The assumption of constant flowrate can be relaxed to illustrate the effect of added fluid inflow at a particular wellbore depth. The pressure increase with time for such a condition is illustrated in FIG. 5. The point G represents the distance from the wellhead to the depth where the flowrate increases. The flowrate below point G is less than the flowrate above point G. Oil and gas wells are sometimes completed with more than one perforated zone, and sometimes with one or more sidetracks or multilaterals. The fluids entering a wellbore from such zones and laterals will increase the flowrate and thus affect the pressure profile.
The assumption of single-phase flow and the assumption of constant speed of sound can be relaxed together to illustrate the effect of multiphase flow in the wellbore. The viscosity will also change, but this effect will not be discussed further. The pressure increase with time for such a condition is illustrated in FIG. 6. The point H represents the distance from the wellhead to the depth where the fluid flow changes from single-phase liquid flow from below, to multiphase flow above.

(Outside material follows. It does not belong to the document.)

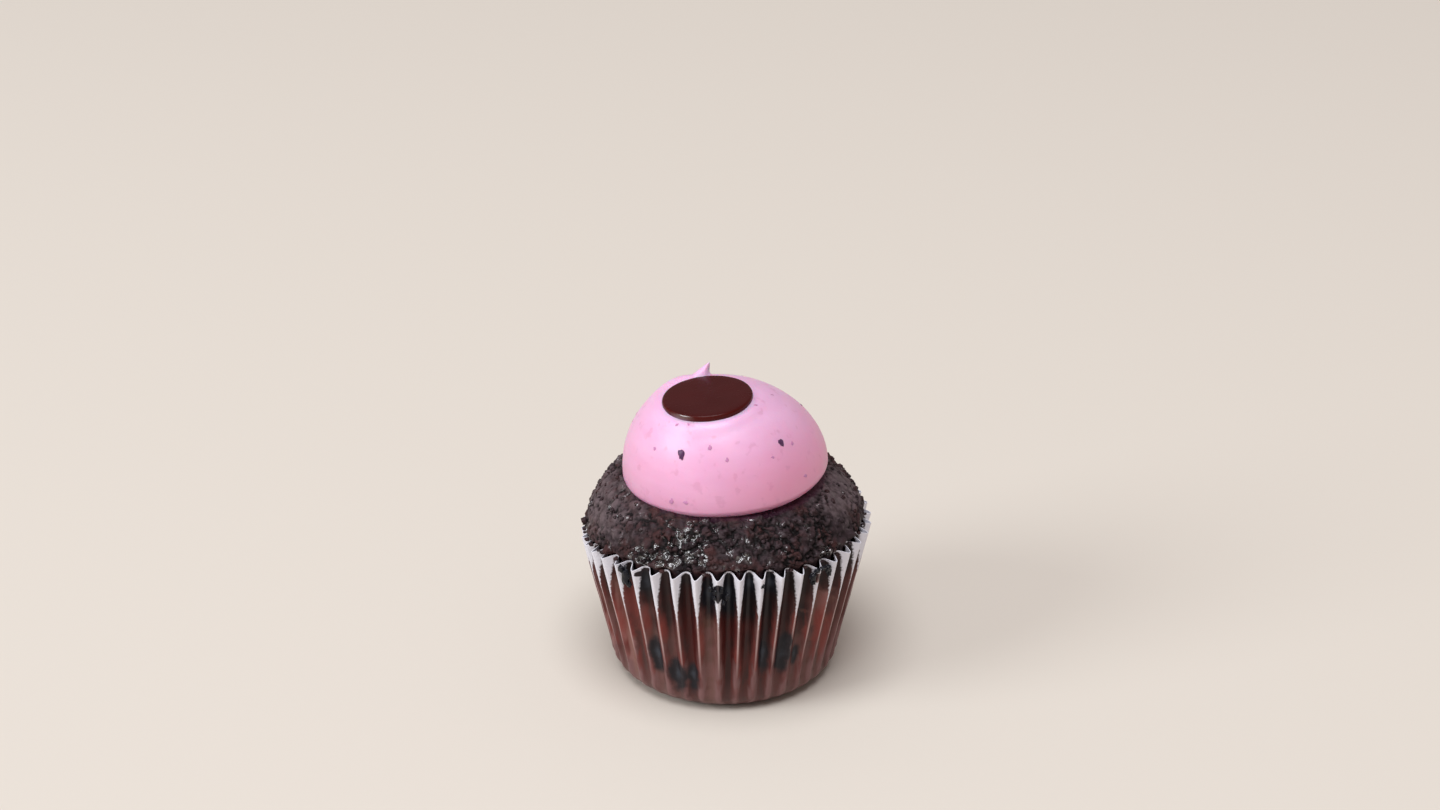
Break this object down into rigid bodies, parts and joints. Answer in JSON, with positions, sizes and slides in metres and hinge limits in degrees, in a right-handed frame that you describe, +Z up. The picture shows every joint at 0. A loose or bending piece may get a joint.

It is the wellbore depth where the pressure corresponds to the bubble-point pressure of the hydrocarbon fluid. Depending of the particular situation, the line-packing pressure from the wellhead to point H may or may not be linear. Non-linear effects arise because of the nature of gas-liquid mixtures and multiphase flow. In FIG. 6 the line-packing pressure below point H is shown linear, indicating single-phase flow and constant wellbore diameter.
In FIG. 5 the flowrate of liquid hydrocarbon changed at point G and in FIG. 6 the fluid flow changed from single-phase to multiphase at point H. In gas-lift wells two types of flow situations arise. First, a situation where gas enters the wellbore tubing (through a gas-lift valve) where single-phase liquid flows from below, such that gas-liquid flow continues up the tubing to the wellhead. Second, a situation where gas enters the wellbore tubing (through a gas lift valve) where multiphase gas-liquid mixture flows from below, such that a gas-rich mixture continues up the tubing to the wellhead. It should be noted that both such situations could be illustrated in figures similar to FIGS. 5 and 6. Pressure surveys in gas-lift valves can be used to locate which of several gas-lift valves is operating.
FIGS. 1–6 illustrate the increase in water-hammer pressure when a quick-acting valve is closed according to the invention, and the subsequent gradual increase in line-packing pressure with time. The figures illustrate simplified situations, and the points A–H represent for each situation a particular distance ΔL. To calculate this particular distance, fluid flow equations and fluid properties need to be known. In single-phase flow of fluids with constant pressure-volume-temperature (PVT) properties, the calculations are simple and explicit. In multiphase flow of fluids with variable PVT-properties, however, the calculations needed are more involved and implicit.
The following steps describes how the distance ΔL might be calculated for the particular situation illustrated in FIG. 6, where the point H represents the distance to the bubble-point pressure in the wellbore:                1. A pressure pulse test is made and the mass flowrate of the gas-liquid mixture flowing at the wellhead is calculated from the water-hammer equation, and the wellhead temperature is measured.        2. The pressure-volume-temperature properties of the gas-liquid mixture flowing in the wellbore are assumed known from standard oilfield practices, based on measurements and/or established correlations.        3. An established wellbore flow simulator is then used to calculate the wellbore pressure and temperature from the wellhead to downhole, including fluid densities and void fraction.        4. The speed of sound in the flowing gas-liquid mixture is then calculated piecewise from the wellhead to bottomhole, using fundamental relationships and the wellbore simulation results.        5. The time-scale in FIG. 6 is converted to distance in a piecewise manner using the relationship ΔL=0.5 a Δt.        
The above calculations can be carried out using data and models that range from simple to comprehensive. The more accurate the data and the more accurate the models, the more accurate the results. The accuracy of the calculations can also be improved by additional measurements and other information. For example, pressure measurements from a downhole gauge can be matched to the arrival of the pressure pulse. And the known locations/depths of changes in tubing diameter and other completion features, can be matched to their appearance in the line-packing signal measured at the wellhead. Similarly, downhole temperature measurements can be used to improve the accuracy of pressure profiles in wellbores; either point measurements or distributed measurements.
Distributed temperature measurements can be made using optical fibre technology. Such measurements can be made inside or outside the production tubing, and can be configured to give the temperature at fixed intervals from the wellhead to wellbottom. Distributed temperature measurements are sensitive to the start-up and shut-in of oil and gas wells. The temperature profile in a well that has produced for a relatively long time, will be more stable with time than the temperature profile in a well that has recently been started-up or shut-in (E. Ivarrud, (1995): A Temperature Calculations in Oil Wells@, Engineering Thesis, Department of Petroleum Engineering and Applied Geophysics, Norwegian Institute of Technology, Trondheim.). Distributed temperature measurements made outside the production tubing will take a longer time to respond to changes in the temperature profile inside the tubing than direct measurements (distributed temperature measurements inside the tubing).
The combination of a pressure pulse flowrate measurement, a wellbore pressure profile measurement and a distributed temperature measurement, gives similar information as obtained from running a production logging tool (PLT).